Page 1 of 1
Remove Duplicates
Posted: 06 Jun 2021, 02:08
by Rikk03
Hi, Im trying to the following code with a regex to find links in source code which works.
Code: Select all
dups := []
Pos=1
try While Pos:= RegExMatch(bata, pattern,m,Pos+StrLen(m))
{
cou:= a_index `t
for i, v in dups {
if (v = m)
continue, 2
}
extlinks .= m "`n"
dups.push(m)
eztlinks:= Rtrim(extlinks)
eztlinks:= StrReplace(eztlinks, ",")
FileAppend, %cou%`,%eztlinks%,%A_Desktop%\gsresults2021.csv
}
However, while some duplicates are cleared out, others are not, how can I be more intensive on duplicate removal? To explain a little further, this is for google search results extraction. I want the variable "cou" to reflect the actual rank as it loops through source code. I find the link is listed 4 times in the source for each listing result. Perhaps all i need is to return the first?
Thoughts? How can I return just the first link for search result of each position. (instead of 4 links being returned for each)
Re: Remove Duplicates
Posted: 06 Jun 2021, 03:34
by braunbaer
Without more information, it is difficult to tell where the problem lies.
At the first look, I would expect duplicates to be removed. Where are the links listed 4 times?
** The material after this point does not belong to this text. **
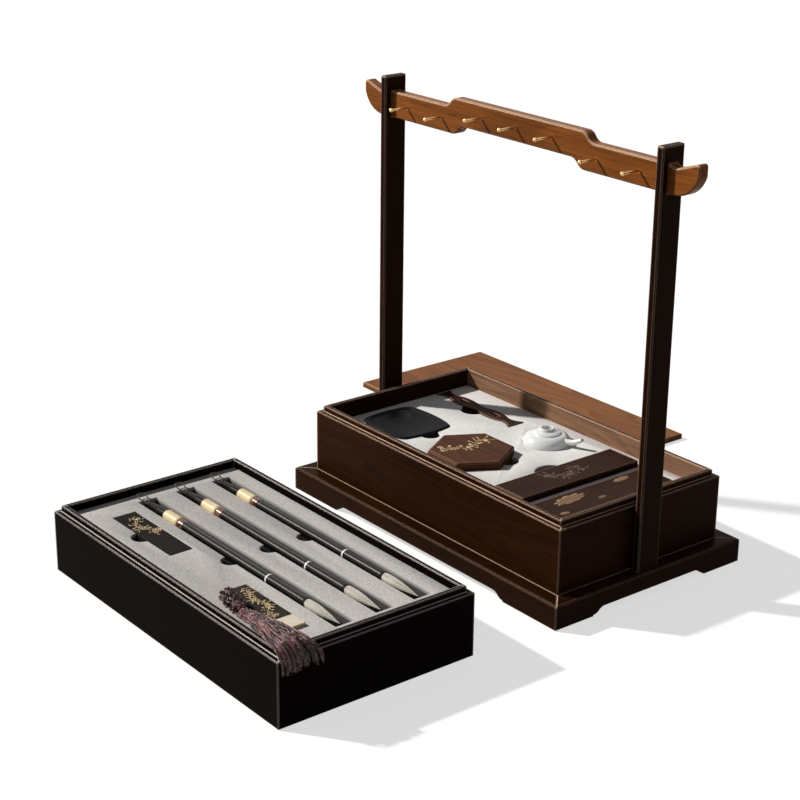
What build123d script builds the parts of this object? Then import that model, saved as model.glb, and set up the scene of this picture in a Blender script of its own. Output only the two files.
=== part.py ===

Maybe you want to post a complete example to reproduce:
What is bata, what is pattern, what is the expected result and what is your actual result?
Re: Remove Duplicates
Posted: 06 Jun 2021, 08:46
by Rikk03
updated to show output
For example, the output provides both
https://www.artefact.com/digital-marketing-3/e-retail-e-commerce/
AND
https://www.artefact.com/
The latter would not be needed. So if a link with the domain exists then the domain would not by itself.
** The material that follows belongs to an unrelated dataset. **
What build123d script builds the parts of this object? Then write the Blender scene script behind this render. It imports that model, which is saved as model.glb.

They are not considered duplicates I guess. So how can I solve it?
Re: Remove Duplicates
Posted: 06 Jun 2021, 10:40
by teadrinker
An example:
Code: Select all
url := "https://www.autohotkey.com/boards/viewtopic.php?f=76&t=91362"
Whr := ComObjCreate("WinHttp.WinHttpRequest.5.1")
Whr.Open("GET", url, false)
Whr.Send()
status := Whr.status
if (status != 200)
throw "HttpRequest error, status: " . status
Arr := Whr.responseBody
pData := NumGet(ComObjValue(arr) + 8 + A_PtrSize)
length := arr.MaxIndex() + 1
html := StrGet(pData, length, "UTF-8")
links := m := "", Domains := {}
while RegExMatch(html, "isO)""\Khttps?://[^""]+", m, m ? m.Pos + m.Len : 1) {
link := m[0]
RegExMatch(link, "https?://[^/:]+", domain)
if !Domains.HasKey(domain) {
Domains[domain] := ""
links .= link . "`n"
}
}
MsgBox, % RTrim(links, "`n")
Re: Remove Duplicates
Posted: 06 Jun 2021, 14:49
by Rikk03
Wow,
For the most part it worked! Im using 2 very different regex and it still worked.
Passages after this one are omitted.